Auf den dargebotenen Stil der Brandls muss man sich einlassen können. Deren No-Budget-Methodik in der Umsetzung ihrer Stoffe schließt gleichzeitig aufwändig teure, authentische Kulissen oder Kostüme aus. Letztere mögen für viele wie Karnevalsverkleidungen wirken, zumal sich die Schöpfer nicht zu schade sind, sichtbar falsche Bärte an ihre Mimen zu pappen. Hat man sich damit arrangiert, entpuppt sich Unholy Ground als Hardcore-Horror mit Potenzial. Das Hardcore ist im übrigen wörtlich zu nehmen; die ohnehin reichlich vertretenen nackten Tatsachen werden in der X-tended Version durch Hardcore-Sex-Szenen erweitert.
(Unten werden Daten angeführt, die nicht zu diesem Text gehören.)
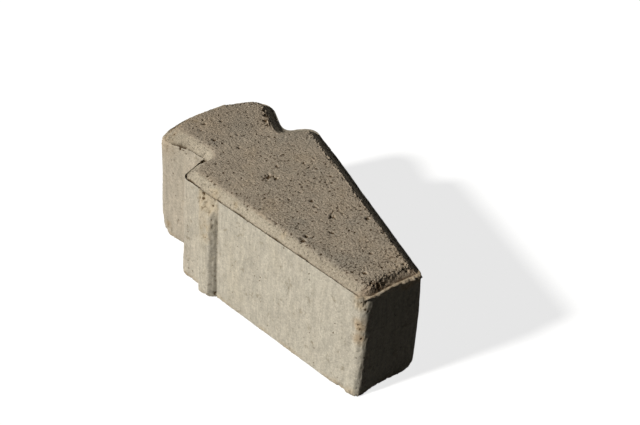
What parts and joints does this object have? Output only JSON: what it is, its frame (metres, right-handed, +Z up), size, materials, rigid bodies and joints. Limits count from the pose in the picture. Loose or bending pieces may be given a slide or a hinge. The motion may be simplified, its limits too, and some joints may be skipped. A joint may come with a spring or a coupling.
{
  "type": "concrete paving stone",
  "caption": "Wedge-shaped interlocking concrete paver with V-notched sides, a flared convex head, chamfered top and a spacer rib on each side.",
  "frame": {"origin": "centre of the bounding box in plan, on the bed face", "axes": "+Y along the stone from the narrow end to the convex head, +X across, +Z up through the walking face"},
  "size_m": [0.102, 0.205, 0.08],
  "materials": {
    "concrete": "pressed concrete: sandy open-pored walking face, smoother pale walls with faint vertical drag marks"
  },
  "bodies": {
    "root": {"paving_stone": "concrete"}
  },
  "joints": []
}
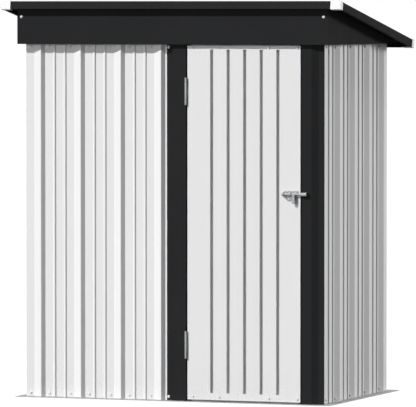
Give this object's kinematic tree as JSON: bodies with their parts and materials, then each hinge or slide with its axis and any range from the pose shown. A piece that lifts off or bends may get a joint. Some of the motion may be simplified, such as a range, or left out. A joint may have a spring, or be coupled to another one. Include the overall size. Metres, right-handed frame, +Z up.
{
  "type": "garden storage shed",
  "caption": "Small lean-to storage shed in ribbed sheet steel with a sloping roof, base rails, and a hinged door with a sliding bolt.",
  "frame": {"origin": "on the ground under the middle of the roof's outline", "axes": "+Z up, +Y from the doorway to the back wall, +X to the right as seen from the front"},
  "size_m": [1.616, 1.015, 1.7785],
  "materials": {
    "white_sheet": "smooth white coil coating, satin",
    "black_sheet": "dark anthracite coil coating, satin",
    "galvanised_steel": "bright zinc coating",
    "corner_plastic": "moulded off-white plastic"
  },
  "bodies": {
    "shed": {"back_base_rail": "galvanised_steel", "back_eaves_board": "black_sheet", "back_left_angle": "galvanised_steel", "back_left_cap": "corner_plastic", "back_right_angle": "galvanised_steel", "back_right_cap": "corner_plastic", "back_roof_trim": "black_sheet", "back_top_rail": "galvanised_steel", "back_wall_panel_left": "white_sheet", "back_wall_panel_right": "white_sheet", "corner_post": "black_sheet", "front_base_rail": "galvanised_steel", "front_header": "black_sheet", "front_left_angle": "galvanised_steel", "front_left_cap": "corner_plastic", "front_right_cap": "corner_plastic", "front_roof_trim": "black_sheet", "front_top_rail": "galvanised_steel", "front_wall_panel": "white_sheet", "hinge_post": "black_sheet", "latch_keeper": "galvanised_steel", "left_base_rail": "galvanised_steel", "left_gable": "black_sheet", "left_roof_trim": "black_sheet", "left_top_rail": "galvanised_steel", "left_wall_panel": "white_sheet", "lower_hinge_fixed_half": "galvanised_steel", "right_base_rail": "galvanised_steel", "right_gable": "black_sheet", "right_roof_trim": "black_sheet", "right_top_rail": "galvanised_steel", "right_wall_panel": "white_sheet", "roof_sheet_1": "black_sheet", "roof_sheet_2": "black_sheet", "roof_sheet_3": "black_sheet", "upper_hinge_fixed_half": "galvanised_steel"},
    "door": {"door_bottom_rail": "white_sheet", "door_hinge_stile": "white_sheet", "door_latch_stile": "white_sheet", "door_skin": "white_sheet", "door_top_rail": "white_sheet", "upper_hinge_moving_half": "galvanised_steel", "lower_hinge_moving_half": "galvanised_steel", "latch_plate": "galvanised_steel"},
    "latch_bolt": {"latch_bolt": "galvanised_steel"}
  },
  "joints": [
    {"name": "door_swing", "type": "hinge", "parent": "shed", "child": "door", "pos_m": [0.066, -0.461, 0.8], "axis": [0, 0, -1], "range_deg": [0, 105]},
    {"name": "latch_slide", "type": "slide", "parent": "door", "child": "latch_bolt", "axis": [1, 0, 0], "range_m": [0, 0.012]}
  ]
}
Diejenigen, die lieber Kunstblut als Sperma spritzen sehen möchten, müssen sich indessen gedulden. Blutige Momente werden dosiert eingesetzt und erst zum Ende rotzt der rote Lebenssaft ungehemmt durch die Szenerie. Höhepunkt dürfte hier die leicht an Hellraiser erinnernde Höllensequenz sein. Mehr als nacheifern oder nachspielen der liebsten Gore-Szenen aus den letzten Jahrzehnten der Horrorhistorie ist den Machern daran gelegen, eine Geschichte zu erzählen. Das Script folgt gängigen Mustern und manchmal hätte man gut daran getan, den Ideenreichtum zu zügeln. Lang ausformulierte Szenen zügeln den Erzählfluss, der in der zweiten Hälfte durch ausgedehnte Orgienszenen nochmals gedrosselt wird.
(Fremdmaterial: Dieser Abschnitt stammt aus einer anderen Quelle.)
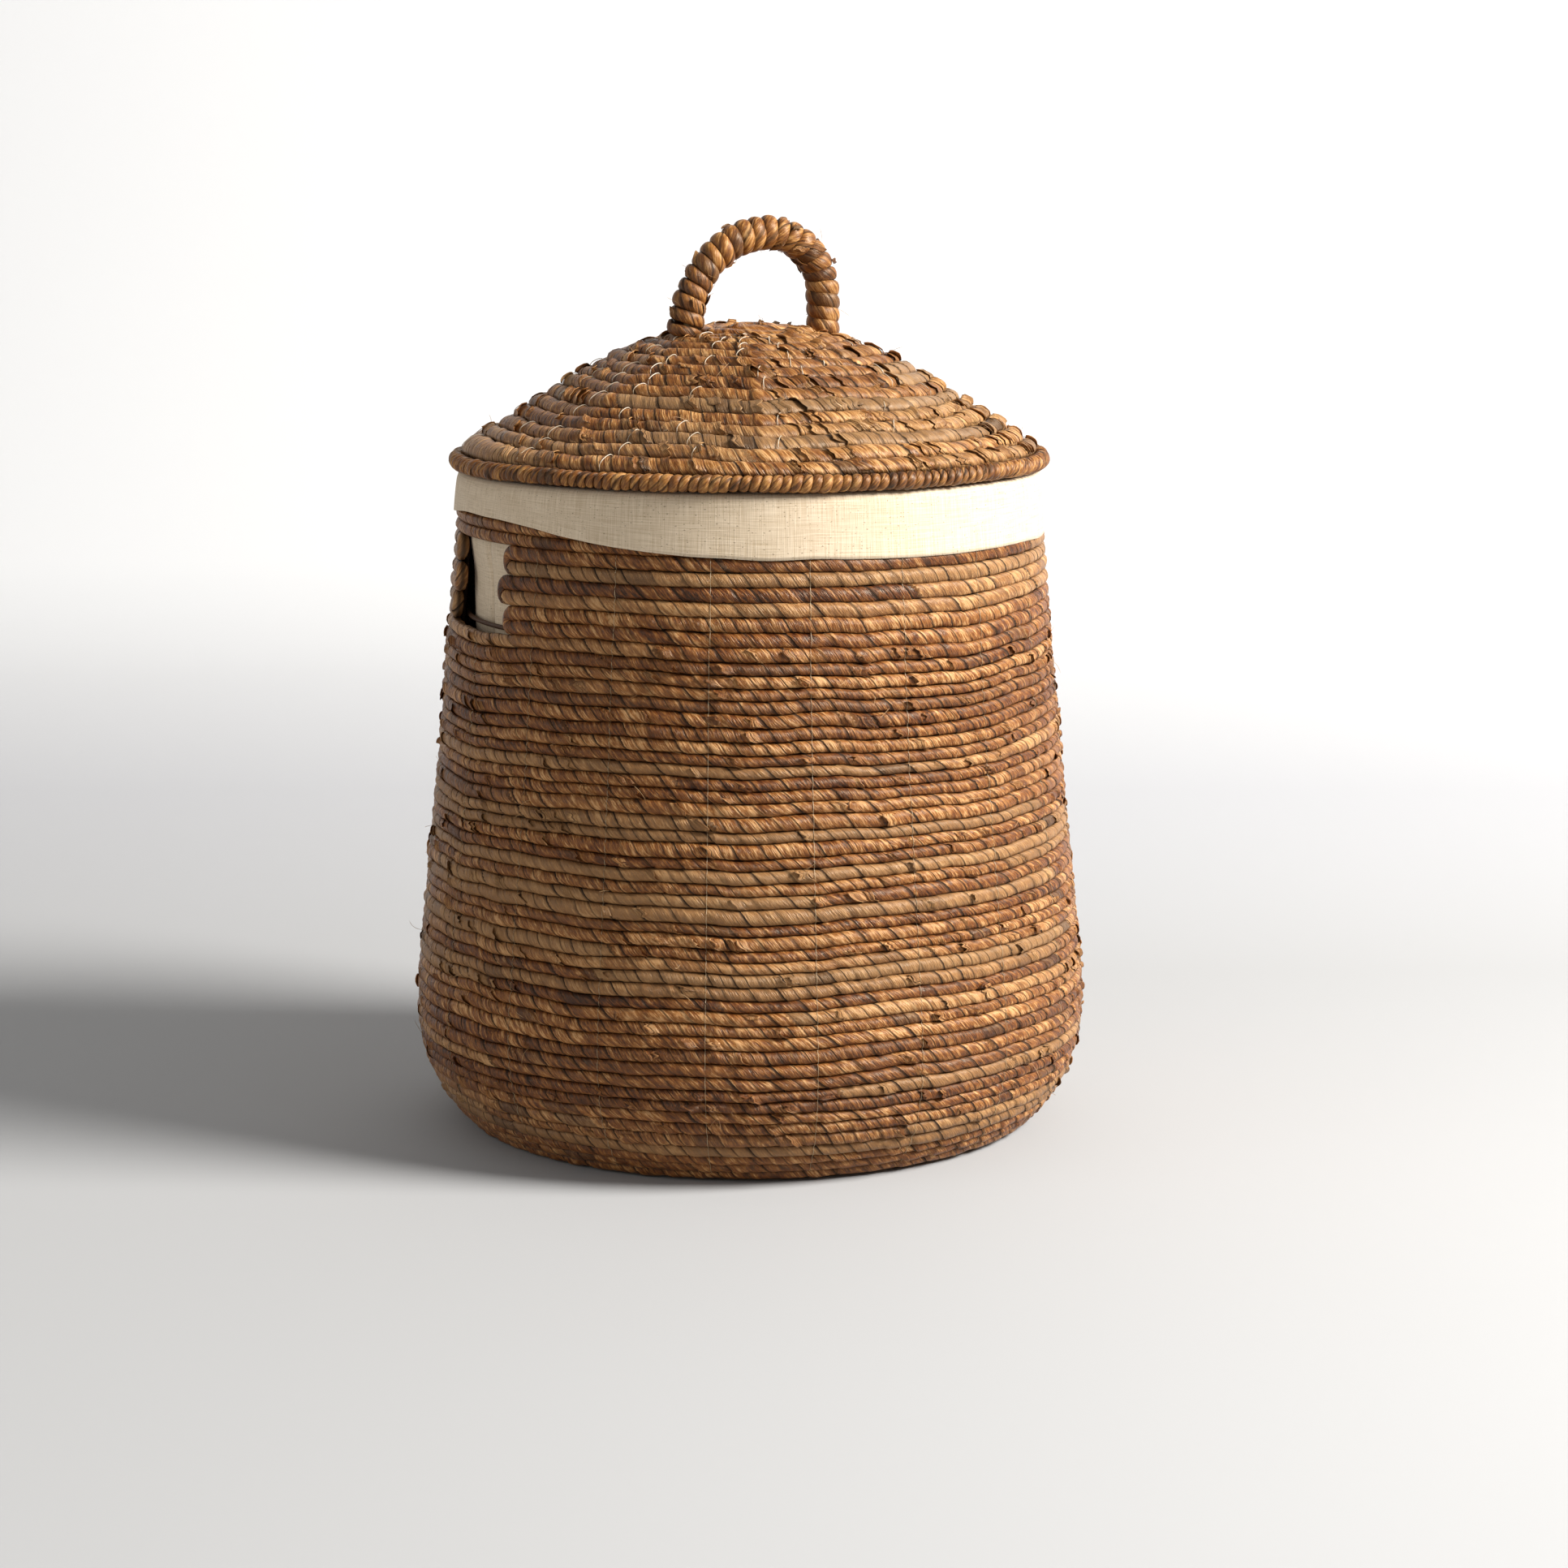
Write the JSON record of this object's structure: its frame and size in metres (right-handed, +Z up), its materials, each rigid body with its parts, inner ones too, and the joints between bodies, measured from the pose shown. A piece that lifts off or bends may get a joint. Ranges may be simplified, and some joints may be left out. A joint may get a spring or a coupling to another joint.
{
  "type": "laundry basket",
  "caption": "Tall round coiled-rope laundry basket with hand slots, a cloth liner folded over its rim and a domed lift-off lid with an arched handle.",
  "frame": {"origin": "on the floor, under the middle of the base", "axes": "+Z up, X through the two hand slots and along the lid's handle, -Y is the front"},
  "size_m": [0.4802, 0.4802, 0.64],
  "materials": {
    "wall_rope": "twisted banana bark rope, satin",
    "lid_rope": "thick flattened banana bark rope, satin",
    "wrapped_bark": "banana bark strip wrapped round a core, satin",
    "nylon_thread": "clear nylon sewing thread, satin",
    "liner_cotton": "unbleached plain-weave cotton, matte",
    "frame_wire": "brown lacquered wire",
    "handle_rod": "bent rattan rod",
    "lid_cord_core": "plain bark cord"
  },
  "bodies": {
    "basket": {"base_coil": "wall_rope", "foot_coil": "wall_rope", "belly_coil": "wall_rope", "lower_wall_coil": "wall_rope", "upper_wall_coil": "wall_rope", "front_hairpin_low": "wall_rope", "front_hairpin_middle": "wall_rope", "front_hairpin_high": "wall_rope", "back_hairpin_low": "wall_rope", "back_hairpin_middle": "wall_rope", "back_hairpin_high": "wall_rope", "rim_coil": "wall_rope", "wall_stitching": "nylon_thread", "front_panel_stitching": "nylon_thread", "back_panel_stitching": "nylon_thread", "base_ring_wire": "frame_wire", "belly_ring_wire": "frame_wire", "sill_ring_wire": "frame_wire", "rim_ring_wire": "frame_wire", "upright_wire_1": "frame_wire", "upright_wire_2": "frame_wire", "upright_wire_3": "frame_wire", "upright_wire_4": "frame_wire", "upright_wire_5": "frame_wire", "upright_wire_6": "frame_wire", "upright_wire_7": "frame_wire", "upright_wire_8": "frame_wire"},
    "liner": {"liner_wall": "liner_cotton", "liner_bottom": "liner_cotton", "liner_cuff": "liner_cotton"},
    "lid": {"lid_centre_coil": "lid_rope", "lid_middle_coil": "lid_rope", "lid_edge_coil": "lid_rope", "lid_cord_core": "lid_cord_core", "lid_cord_wrap": "wrapped_bark", "lid_stitching": "nylon_thread", "lid_centre_ring_wire": "frame_wire", "lid_edge_ring_wire": "frame_wire", "lid_rib_wire_1": "frame_wire", "lid_rib_wire_2": "frame_wire", "lid_rib_wire_3": "frame_wire", "lid_rib_wire_4": "frame_wire", "lid_rib_wire_5": "frame_wire", "lid_rib_wire_6": "frame_wire", "lid_rib_wire_7": "frame_wire", "lid_rib_wire_8": "frame_wire", "handle_core": "handle_rod", "handle_wrap": "wrapped_bark", "left_handle_knot": "lid_rope", "right_handle_knot": "lid_rope"}
  },
  "joints": [
    {"name": "liner_lift", "type": "slide", "parent": "basket", "child": "liner", "axis": [0, 0, 1], "range_m": [0, 0.48]},
    {"name": "lid_lift", "type": "slide", "parent": "liner", "child": "lid", "axis": [0, 0, 1], "range_m": [0, 0.25]}
  ]
}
Die strukturell an Storyverläufe von B-Horror aus dem 80ern erinnernde Story lässt Platz für kleine Spitzen, in denen das verborgene Böse an die Oberfläche kommt, um dies in der nächsten Szene zu wiederholen. Die ausufernden Orgien sind klarer Höhepunkt von Unholy Ground und brauchen sich nicht vor Bethmann'schen Sexploitation-Horror zu verstecken. Im Gegenteil funktioniert dies hier viel besser, da die limitiert erscheinende Geschichte in ihrer okkulten Ausrichtung den erotischen Aspekt in den Vordergrund stellt, diesen gleichzeitig als Stilmittel nutzt um eine ganz eigene, freizügige Mischung aus Dämonen- und Okkult-Horror zu kreieren. Um eine ansprechende Umsetzung bemüht, gelingt den Brandls in ihrem No-Budget-Segment einen mit wenigen Längen gestraften, sehenswerter Amateur-Horror. Die darstellerischen Leistungen variieren für das Segment erwartungsgemäß zwischen ordentlich und stark bemüht, ohne große Ausfälle zu verbuchen. Zwar spielt der Film im bayrischsten Schweden ever und auch ein sichtbares Handpuppen-Höllenmonster sorgt für kleines Schmunzeln, jedoch bewegt sich alles angenehm weit weg vom unfreiwillig komischen Bereich. Den Schwächen zum Trotz bietet Unholy Ground das, was Sympathisanten des Amateur-Horrors suchen und angenehm old schooligen, schnörkellosen Horror von dem ich am Ende selbst überrascht war, dass er mir zugesagt hat. Ein mehr als ordentlicher Einstand für meine hier unregelmäßig erscheinenden Ausflüge in die Bereiche deutscher Amateur-/Indie-Genre-Produktionen.